> **STATED TASK**
Copy each line below in which the word "body" occurs.

> **Records with modeling code**
'''

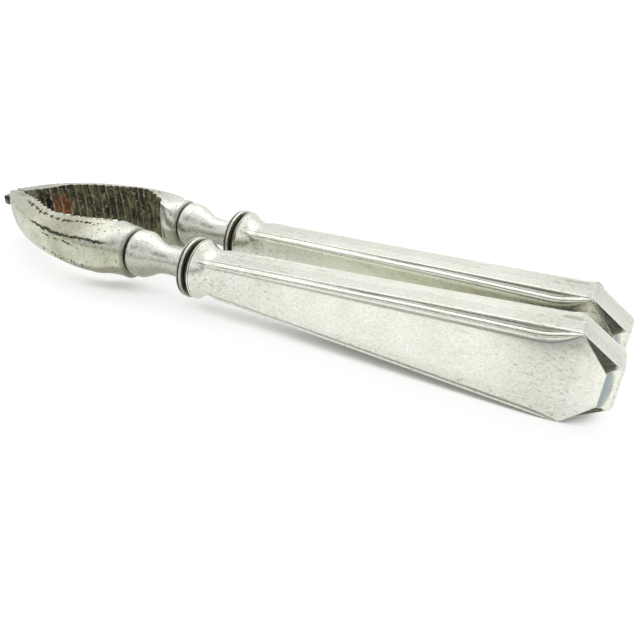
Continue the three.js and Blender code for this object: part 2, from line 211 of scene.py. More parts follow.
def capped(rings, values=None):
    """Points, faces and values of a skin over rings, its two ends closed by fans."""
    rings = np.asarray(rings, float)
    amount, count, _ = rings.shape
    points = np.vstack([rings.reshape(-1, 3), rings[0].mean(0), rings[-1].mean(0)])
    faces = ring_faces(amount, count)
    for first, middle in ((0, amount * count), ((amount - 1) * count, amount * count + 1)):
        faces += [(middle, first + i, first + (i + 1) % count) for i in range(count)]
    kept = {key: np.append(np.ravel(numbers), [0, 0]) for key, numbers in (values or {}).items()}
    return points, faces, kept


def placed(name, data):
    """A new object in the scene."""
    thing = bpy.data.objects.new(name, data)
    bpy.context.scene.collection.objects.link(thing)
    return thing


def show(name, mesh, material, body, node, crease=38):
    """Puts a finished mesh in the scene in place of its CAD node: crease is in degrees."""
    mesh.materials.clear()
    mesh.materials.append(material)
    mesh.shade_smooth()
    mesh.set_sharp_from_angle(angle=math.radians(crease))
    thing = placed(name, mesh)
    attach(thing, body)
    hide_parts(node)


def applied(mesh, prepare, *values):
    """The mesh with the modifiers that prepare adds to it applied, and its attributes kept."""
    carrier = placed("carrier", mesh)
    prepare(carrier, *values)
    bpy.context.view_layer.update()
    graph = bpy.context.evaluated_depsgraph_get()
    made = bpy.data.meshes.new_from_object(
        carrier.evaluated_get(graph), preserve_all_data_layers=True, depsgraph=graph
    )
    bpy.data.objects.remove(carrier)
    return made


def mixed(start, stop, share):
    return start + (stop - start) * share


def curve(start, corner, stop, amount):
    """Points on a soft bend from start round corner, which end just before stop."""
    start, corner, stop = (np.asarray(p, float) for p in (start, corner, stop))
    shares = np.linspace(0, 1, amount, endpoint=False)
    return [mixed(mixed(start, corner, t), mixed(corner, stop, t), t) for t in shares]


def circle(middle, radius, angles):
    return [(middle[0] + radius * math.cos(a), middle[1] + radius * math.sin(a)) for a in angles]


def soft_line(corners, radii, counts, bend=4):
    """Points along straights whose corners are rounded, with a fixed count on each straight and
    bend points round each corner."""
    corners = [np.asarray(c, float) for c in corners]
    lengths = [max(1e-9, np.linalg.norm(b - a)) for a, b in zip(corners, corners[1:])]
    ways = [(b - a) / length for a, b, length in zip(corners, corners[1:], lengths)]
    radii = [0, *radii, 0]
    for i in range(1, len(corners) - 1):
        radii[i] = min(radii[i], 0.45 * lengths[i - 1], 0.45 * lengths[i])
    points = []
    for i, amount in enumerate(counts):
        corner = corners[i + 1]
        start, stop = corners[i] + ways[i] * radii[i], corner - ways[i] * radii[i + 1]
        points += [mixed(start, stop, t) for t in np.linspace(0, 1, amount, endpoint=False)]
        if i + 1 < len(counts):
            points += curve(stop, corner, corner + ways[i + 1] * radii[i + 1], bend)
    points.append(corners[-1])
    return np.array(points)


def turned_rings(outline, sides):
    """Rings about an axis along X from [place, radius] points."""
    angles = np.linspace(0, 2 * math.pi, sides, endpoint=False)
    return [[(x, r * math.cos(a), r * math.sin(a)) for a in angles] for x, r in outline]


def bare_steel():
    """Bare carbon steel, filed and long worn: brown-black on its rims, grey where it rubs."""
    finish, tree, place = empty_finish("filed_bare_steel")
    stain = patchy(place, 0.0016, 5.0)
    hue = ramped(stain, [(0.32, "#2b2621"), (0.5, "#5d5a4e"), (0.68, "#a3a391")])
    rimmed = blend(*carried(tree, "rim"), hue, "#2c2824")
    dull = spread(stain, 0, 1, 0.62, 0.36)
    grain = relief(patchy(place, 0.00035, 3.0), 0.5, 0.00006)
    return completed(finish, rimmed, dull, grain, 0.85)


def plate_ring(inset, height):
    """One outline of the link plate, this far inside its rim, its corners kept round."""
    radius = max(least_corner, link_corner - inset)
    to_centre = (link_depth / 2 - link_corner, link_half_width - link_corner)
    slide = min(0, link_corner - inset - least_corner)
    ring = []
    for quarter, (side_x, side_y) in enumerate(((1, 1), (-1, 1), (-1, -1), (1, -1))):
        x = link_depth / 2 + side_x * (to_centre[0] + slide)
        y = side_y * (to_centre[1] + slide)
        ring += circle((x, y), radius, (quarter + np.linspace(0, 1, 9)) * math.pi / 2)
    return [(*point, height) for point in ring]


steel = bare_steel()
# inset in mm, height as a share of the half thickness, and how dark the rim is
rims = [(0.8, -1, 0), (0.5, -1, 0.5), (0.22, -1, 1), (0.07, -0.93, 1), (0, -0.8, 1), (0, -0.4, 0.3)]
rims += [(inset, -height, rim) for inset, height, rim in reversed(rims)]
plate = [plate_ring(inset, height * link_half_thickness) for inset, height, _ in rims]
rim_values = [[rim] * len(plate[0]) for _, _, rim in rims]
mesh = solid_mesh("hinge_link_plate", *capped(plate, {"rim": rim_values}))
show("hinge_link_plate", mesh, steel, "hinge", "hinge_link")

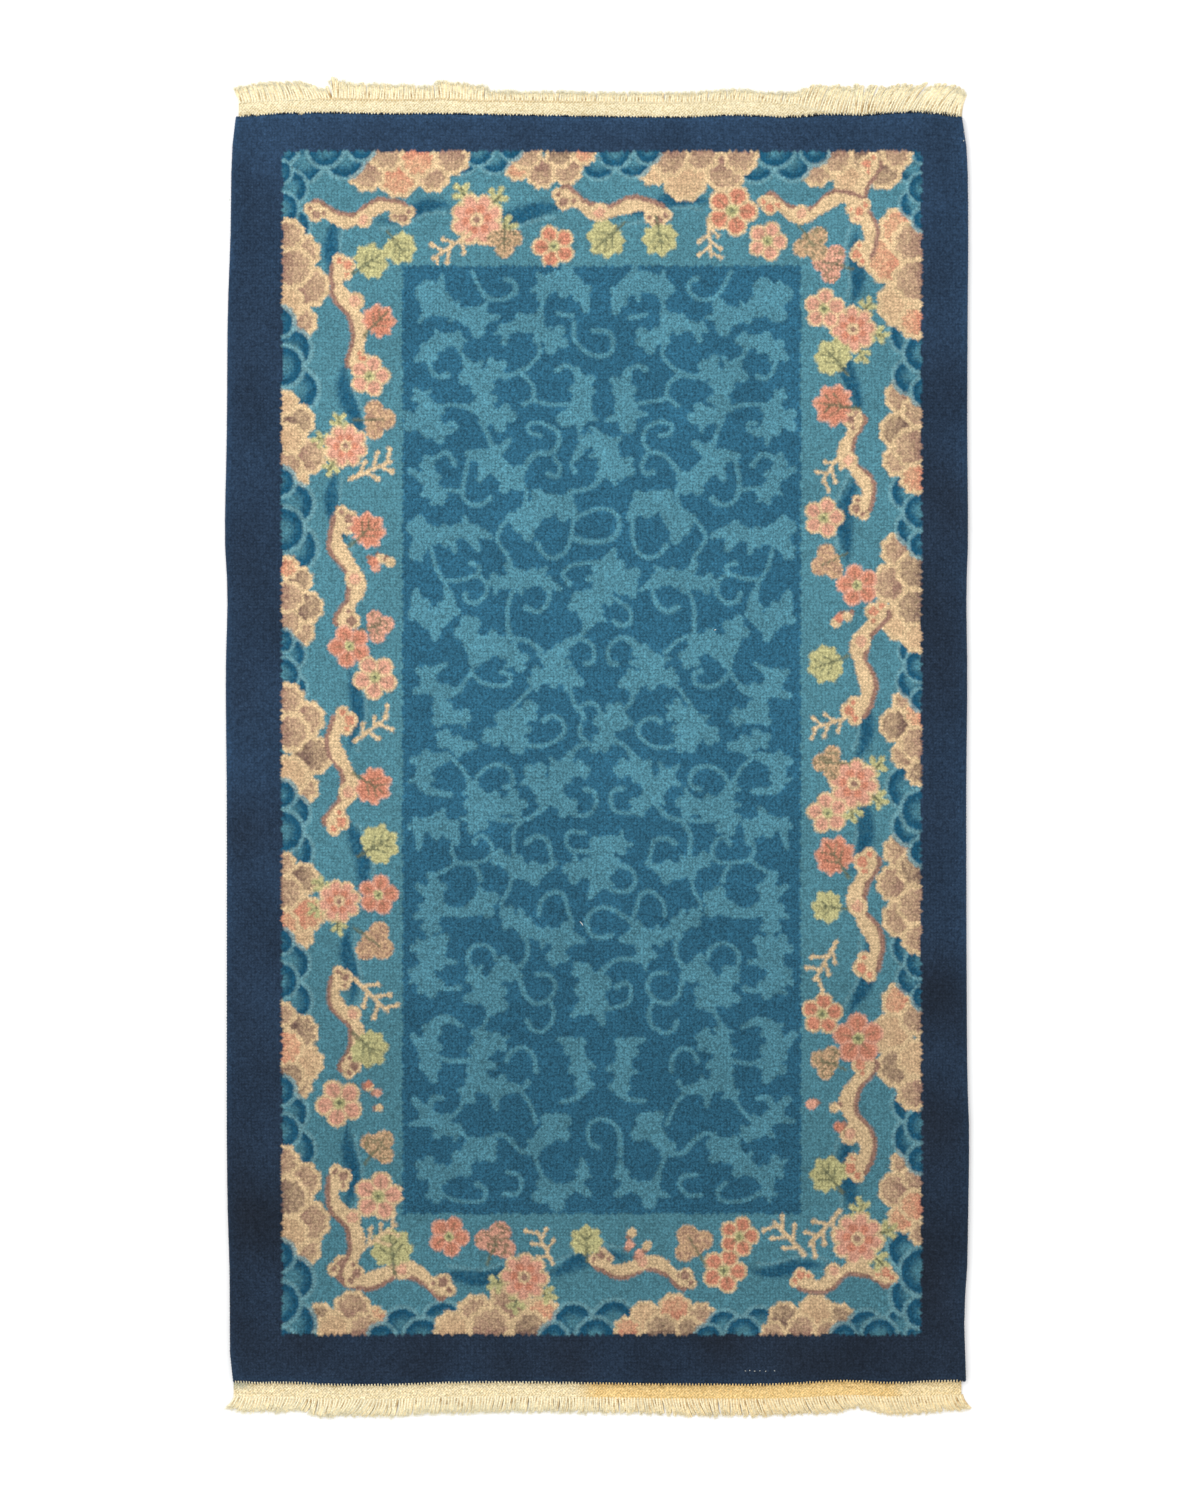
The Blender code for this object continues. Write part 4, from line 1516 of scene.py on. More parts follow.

'''

> **WRITTEN SOLUTION**
def show(name, mesh, material, body, node, crease=38):
    attach(thing, body)